Regenerative farming needs a new voice

By PAM LEWISON  | 
Nov 17, 2020
BLOG

Regenerative farming covers a multitude of topics, but it essentially means adopting practices that focus on topsoil health, increased biodiversity, improving the water cycle, and more to make farms healthier.

In our state, there are thousands of acres that employ no-till/low-till farming practices. This method of regenerative farming minimizes or eliminates tilling the remains of a crop after harvest into the ground in favor of topsoil retention by allowing those remains to stay undisturbed. 

Yet, many farms have not adopted regenerative practices. 

Regenerative agriculture has an audience problem. When watching documentaries like Kiss the Ground, narrated by Woody Harrelson, the viewer gets the sense that some of the people featured are not appealing to a conventional farmer. For lack of a better description, the helpful message is drowned out by the participants who sound not like farmers but like people at Burning Man. 

Regenerative agriculture should appeal to a broad range of farmers because the number of versions of regenerative farming is significant. If no-till/low-till isn’t suitable for a farm, the integration of livestock grazing, compost, or the use of cover crops might be.

Proponents of regenerative agriculture also claim that if all farms practiced the methods, climate change could be slowed significantly or even reversed.
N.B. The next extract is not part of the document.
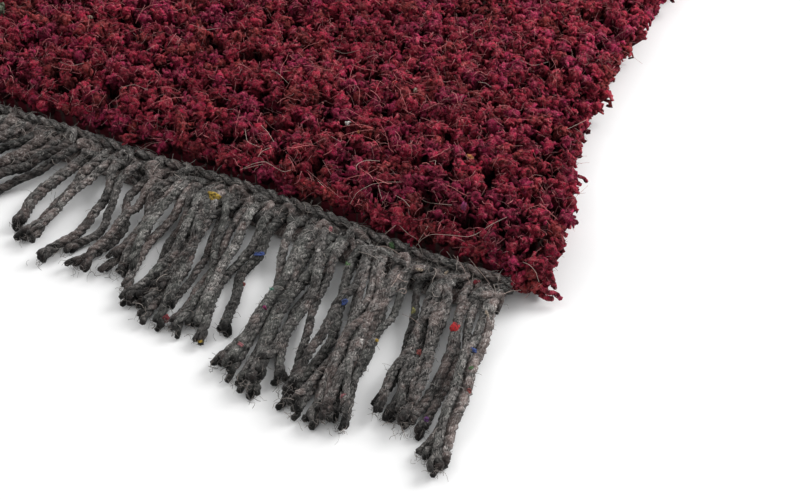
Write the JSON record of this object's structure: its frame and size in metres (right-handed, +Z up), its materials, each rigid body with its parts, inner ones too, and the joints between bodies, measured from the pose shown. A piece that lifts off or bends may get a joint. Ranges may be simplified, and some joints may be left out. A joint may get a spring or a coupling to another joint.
{
  "type": "nepalese rug",
  "caption": "Hand-knotted wool rug lying flat, with a dense wine-red shag pile, eared corners and a charcoal warp fringe at both ends.",
  "frame": {"origin": "on the floor under the middle of the rug, the point of the underside mount", "axes": "+X across the width, +Y along the length, from one fringed end to the other, +Z up through the pile"},
  "size_m": [0.6289, 1.0414, 0.0211],
  "materials": {
    "pile_wool": "matt curly wool pile",
    "fringe_wool": "matt heathered wool yarn"
  },
  "bodies": {
    "root": {"pile_field": "pile_wool", "fringe_front": "fringe_wool", "fringe_back": "fringe_wool", "twined_cord_front": "fringe_wool", "twined_cord_back": "fringe_wool"}
  },
  "joints": []
}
Opponents suggest there’s no credence to the claim that regenerative agriculture can reverse climate change. 

What regenerative agriculture needs is more family and commercial farmers telling the stories of how they’ve saved money by reducing the amount of tillage, or highlighting how introducing cattle grazing to a recently harvested field of corn is dual purpose – it feeds the cattle during cold winter months and upcycles the corn stalks and cobs into useable forage while also benefitting the soil with manure deposits and aeration.
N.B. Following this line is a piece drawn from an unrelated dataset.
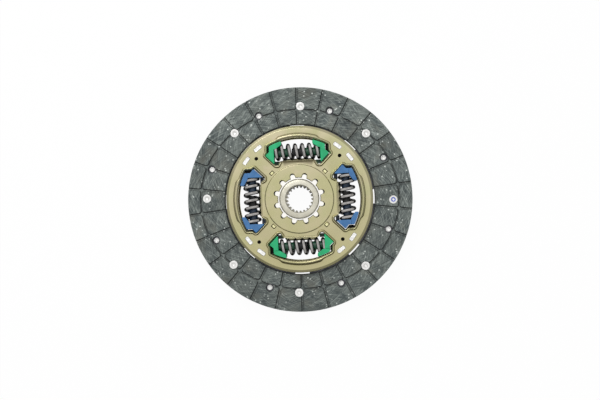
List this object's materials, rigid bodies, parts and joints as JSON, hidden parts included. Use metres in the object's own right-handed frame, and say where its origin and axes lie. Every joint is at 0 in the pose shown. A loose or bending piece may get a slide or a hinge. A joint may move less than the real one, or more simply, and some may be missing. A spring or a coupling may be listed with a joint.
{
  "type": "clutch disc",
  "caption": "Sprung friction clutch disc: grooved ring facings round a plated damper, with coil springs and plastic seats in windows and a splined hub.",
  "frame": {"origin": "on the disc's axis, in the plane of the hub's rear end, which the disc lies on", "axes": "+Z along the axis towards the cover plate's side; the facing's first rivet head is near +X"},
  "size_m": [0.224, 0.224, 0.0246],
  "materials": {
    "friction_lining": "matte, mottled, pressed fibre",
    "rivet_steel": "bright, pressed",
    "plated_sheet": "zinc plated, yellow passivated, satin",
    "hub_steel": "turned, satin",
    "white_bush": "moulded, slightly glossy",
    "plated_ring": "plated, pale yellow",
    "spring_steel": "dark, oiled",
    "cushion_steel": "dark, blued",
    "rubber": "matte",
    "green_seat": "moulded, satin",
    "blue_seat": "moulded, satin"
  },
  "bodies": {
    "disc": {"facing_front": "friction_lining", "facing_rear": "friction_lining", "facing_rivets_front": "rivet_steel", "facing_rivets_rear": "rivet_steel", "segment_rivets": "rivet_steel", "spacer_rivets": "rivet_steel", "disc_plate": "plated_sheet", "cover_plate": "plated_sheet", "bush_front": "white_bush", "bush_rear": "white_bush", "thrust_ring": "plated_ring", "cone_spring": "spring_steel", "cushion_segment_1": "cushion_steel", "cushion_segment_2": "cushion_steel", "cushion_segment_3": "cushion_steel", "cushion_segment_4": "cushion_steel", "cushion_segment_5": "cushion_steel", "cushion_segment_6": "cushion_steel", "cushion_segment_7": "cushion_steel", "cushion_segment_8": "cushion_steel"},
    "hub": {"hub": "hub_steel"},
    "spring_pack": {"damper_spring_1": "spring_steel", "damper_spring_2": "spring_steel", "damper_spring_3": "spring_steel", "damper_spring_4": "spring_steel", "spring_seat_1_right": "blue_seat", "spring_seat_1_left": "blue_seat", "spring_seat_2_right": "green_seat", "spring_seat_2_left": "green_seat", "spring_seat_3_right": "blue_seat", "spring_seat_3_left": "blue_seat", "spring_seat_4_right": "green_seat", "spring_seat_4_left": "green_seat", "stopper_1": "rubber", "stopper_2": "rubber", "stopper_3": "rubber", "stopper_4": "rubber"}
  },
  "joints": [
    {"name": "hub_turn", "type": "hinge", "parent": "disc", "child": "hub", "pos_m": [0, 0, 0.0156], "axis": [0, 0, 1], "range_deg": [-8, 8], "stiffness_Nm_per_rad": 1800},
    {"name": "spring_pack_turn", "type": "hinge", "parent": "disc", "child": "spring_pack", "pos_m": [0, 0, 0.0156], "axis": [0, 0, 1], "range_deg": [-4, 4], "deforming": ["damper_spring_1", "damper_spring_2", "damper_spring_3", "damper_spring_4", "spring_seat_1_right", "spring_seat_1_left", "spring_seat_2_right", "spring_seat_2_left", "spring_seat_3_right", "spring_seat_3_left", "spring_seat_4_right", "spring_seat_4_left", "stopper_1", "stopper_2", "stopper_3", "stopper_4"]}
  ],
  "couplings": [
    {"joint": "spring_pack_turn", "follows": "hub_turn", "ratio": 0.5}
  ]
}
Additionally, policies should reflect the benefits farmers bring to the table by rewarding carbon sequestration, low-flow irrigation, and more. 

Washingtonians should remember that farming – in all its forms – is a beneficial pursuit. If policymakers want to push farmers into a different sphere of agriculture – like regenerative farming – they need to find voices and incentives to give it more appeal to conventional farmers.